Siddhartha went into town for a fourth visit and he saw a sadhu (a wandering ascetic monk). The monk, although dressed in rags, radiated an inner peace not dependent upon conditions conducive to happiness. Siddhartha felt a call in his heart for a quest to come to the understanding of the liberation from suffering, and to come to true and abiding happiness, for himself and others. So at around age 29, he left the palace and his family to begin a six-year inner journey.

First, he joined a yoga community that practiced deep, meditative states. But Siddhartha came to see this as using meditation to evoke certain altered states of consciousness, which was a rarified version of a life based upon conditioned states.

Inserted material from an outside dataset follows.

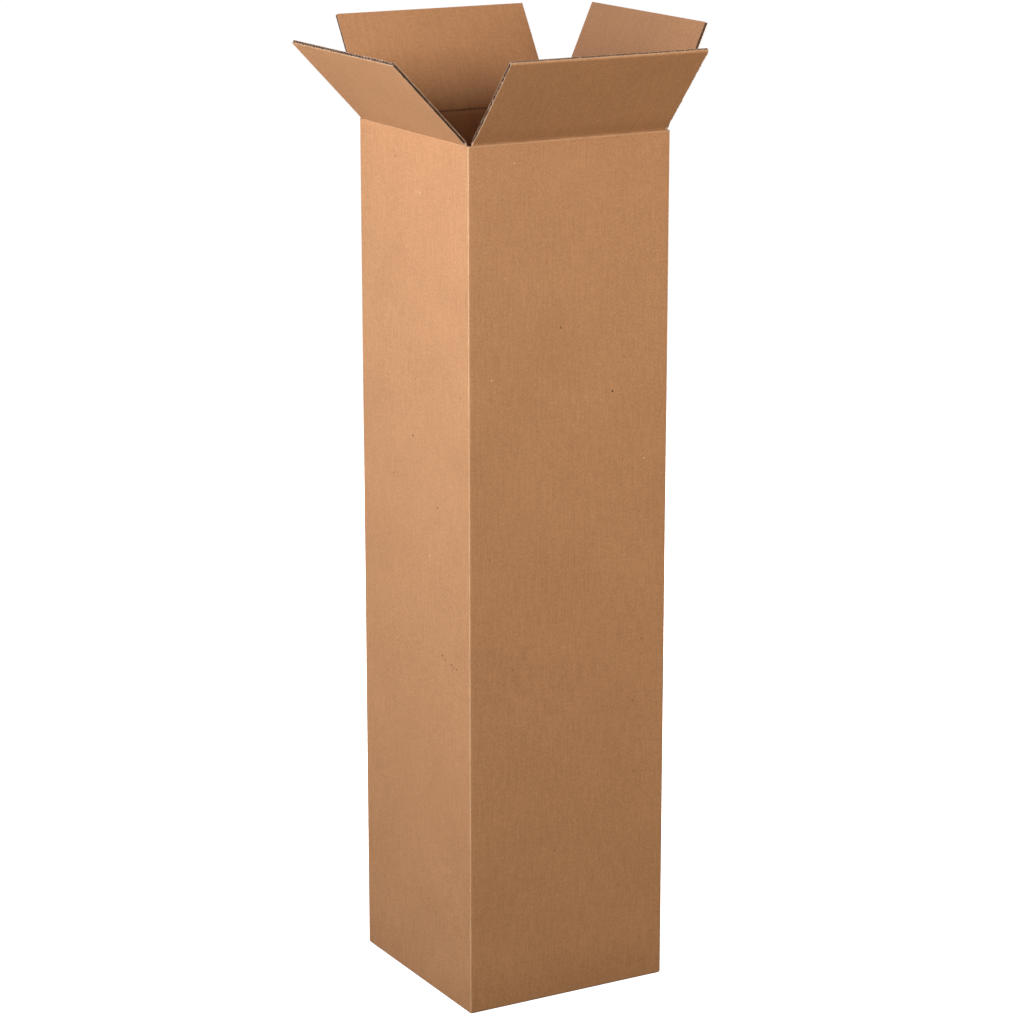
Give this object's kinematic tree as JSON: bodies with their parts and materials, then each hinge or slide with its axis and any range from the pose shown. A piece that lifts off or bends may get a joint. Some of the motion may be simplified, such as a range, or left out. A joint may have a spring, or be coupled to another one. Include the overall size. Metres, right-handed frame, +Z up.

So he joined a wandering group of ascetics who practiced severe fasting. But he became so emaciated and weak that he was in danger of dying. He realized that since his goal was to discover freedom from suffering and the nature of true happiness, things weren’t going well! So he started to take food. The other ascetics were scandalized and left him.

Then Siddhartha, utterly alone, stopped and calmed himself and looked deeply into his situation. Since his situation was stripped of all superficiality, of all adornment of the extremes of wealth and the extremes of poverty, his situation is our situation. He reveals us to ourselves. He is the human being who has discovered the bankruptcy of the ego’s agenda to come to true abiding happiness and fulfillment based upon strategies of the ego. He made a vow to himself to sit there under a Bodhi tree until he resolved the human dilemma of suffering and the search for inner peace and fulfillment in the midst of life as it is. Through the night he was tempted by the demon Mara, but he was unshaken in his resolve. He stayed through the night gazing deeply into the bankruptcy of the human life based upon its own strategies.

At first light, Siddhartha turned and looked at the day star with awakened eyes, as the Buddha, meaning “the one who is awake,” seeing life the way it really is, free from all projections, all distortions, all delusions, all strategies, all agendas, all belief systems. He saw, we might say, the boundary-less, trustworthy nature of what is. He sat in the bliss of his enlightenment for some days.

Finally he realized that although many would not be ready to hear his teachings, some would. The Buddha’s first words to someone after his enlightenment were, “In this blind world, I beat the drum of deathlessness.” [1]

Gateway to Silence:
To understand everything is to forgive everything. —Buddha

Reference:
[1] James Finley, Jesus and Buddha: Paths to Awakening (Center for Action and Contemplation: 2008), disc 2 (CD, DVD, MP3 download).